Exámenes de Españolidad




Si un inmigrante viene a España para trabajar en el campo, en una obra o en el servicio doméstico, el conocimiento de la lengua o lenguas cooficiales del país le será sin duda de gran utilidad; en algunos casos, imprescindible. En otros, no tanto. Lo sabemos por los futbolistas que fichan los grandes equipos de fútbol, instituciones que con muy buen sentido se fijan más en las destrezas deportivas del jugador fichado que en su perfil lingüístico: todos asumimos que el castellano o el catalán ya lo aprenderán sobre la marcha. Y si no lo aprenden, nuestra tolerancia es absoluta con tal de que metan goles. Sin remontarnos a esas alturas galácticas, reparemos en que igual permisividad manifiestan los empresarios que contratan a temporeros para faenas agrícolas; a nadie le importa si mientras vendimian o recogen fresas, hablan en rumano, árabe o polaco. Incluso las personas que cuidan a nuestros ancianos o limpian nuestros hogares, a veces solo son capaces de entender instrucciones rudimentarias, sin que esta ignorancia les impida realizar satisfactoriamente sus labores. Si una profesora de matemáticas lituana o una médica danesa quisieran trasladarse a España, deberíamos conformarnos con que la una supiera explicar su asignatura, la otra sanar enfermedades, y ambas, farfullar cuatro palabras para salir del paso; la competencia lingüística la adquirirán inevitablemente en el ejercicio de sus profesiones; por cierto, de manera más rápida y efectiva que en cualquier academia de idiomas. 

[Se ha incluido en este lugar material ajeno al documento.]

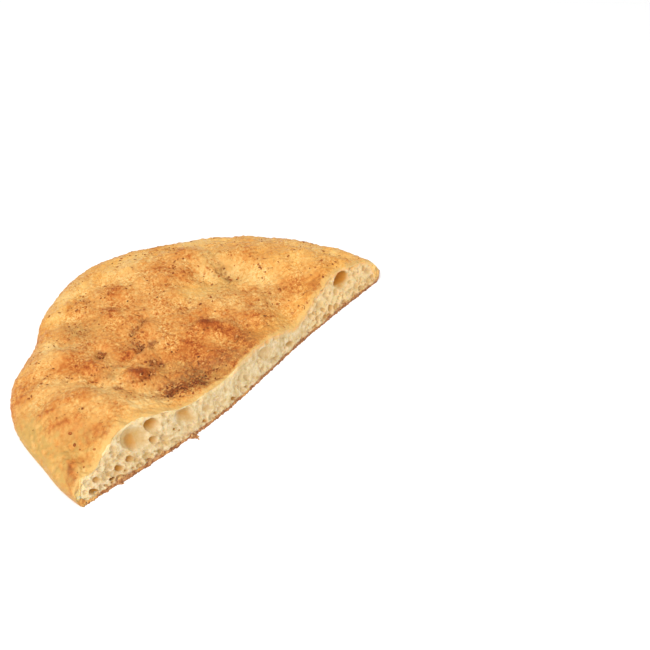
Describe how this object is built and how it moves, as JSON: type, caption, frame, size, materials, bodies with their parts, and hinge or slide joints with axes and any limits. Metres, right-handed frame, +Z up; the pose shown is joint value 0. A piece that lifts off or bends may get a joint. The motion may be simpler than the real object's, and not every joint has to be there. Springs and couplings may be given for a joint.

Cuando las personas inmigrantes permanecen mucho tiempo entre nosotros, la mayoría acaba por desenvolverse con la soltura suficiente para llevar una vida normal. Los menores que traigan con ellos habrán de escolarizarse en la escuela española, casi siempre en la publica, y seguramente necesitarán medidas de apoyo. Incluso los hijos que nazcan en España adquirirán como lengua primera la de su entorno familiar, por lo que también podrán requerir de un algún tipo de ayuda. Esto tiene un coste para el Estado, es decir, para los servicios públicos que los inmigrantes contribuyen a sostener con su trabajo y de los que lógicamente les corresponde beneficiarse como a cualesquiera otros ciudadanos. 

Es, pues, en la escuela donde se deben concentrar los esfuerzos para integrar a estas personas en la sociedad civil. La pretensión de exigir diplomas de español a los inmigrantes que quieran instalarse en España responde a una política de carácter disuasorio o selectivo, que, en efecto, también se aplica en otros países de nuestro entorno rico. Si a la larga vinieran menos inmigrantes, todos con un título universitario bajo el brazo y los verbos irregulares aprendidos, tal vez la inmigración generase menos alarma social. La cuestión es si aparte de dominar la lengua de Cervantes, tales trabajadores estarían dispuestos a asear a ancianos dependientes, subirse a un andamio, o doblar el espinazo en la campaña del espárrago. La gente que viene a trabajar, a realizar trabajos a menudo ingratos y en condiciones de explotación laboral, ya tiene bastantes problemas para que les hostiguemos con exámenes de españolidad que quizá no aprobarían algunos españoles nativos. A los recién llegados no les queda otro remedio que esforzarse por entender y hacerse entender, para lo cual ciertamente no les vendrán mal cursos que favorezcan su integración. Esta tarea sí nos incumbe a los profesores de lengua y la asumimos orgullosos. Pero pretender que actuemos como comisarios lingüísticos de fronteras, no. A algunos no nos gusta que el idioma se utilice como bandera y, menos aún, como valla para contener a los bárbaros.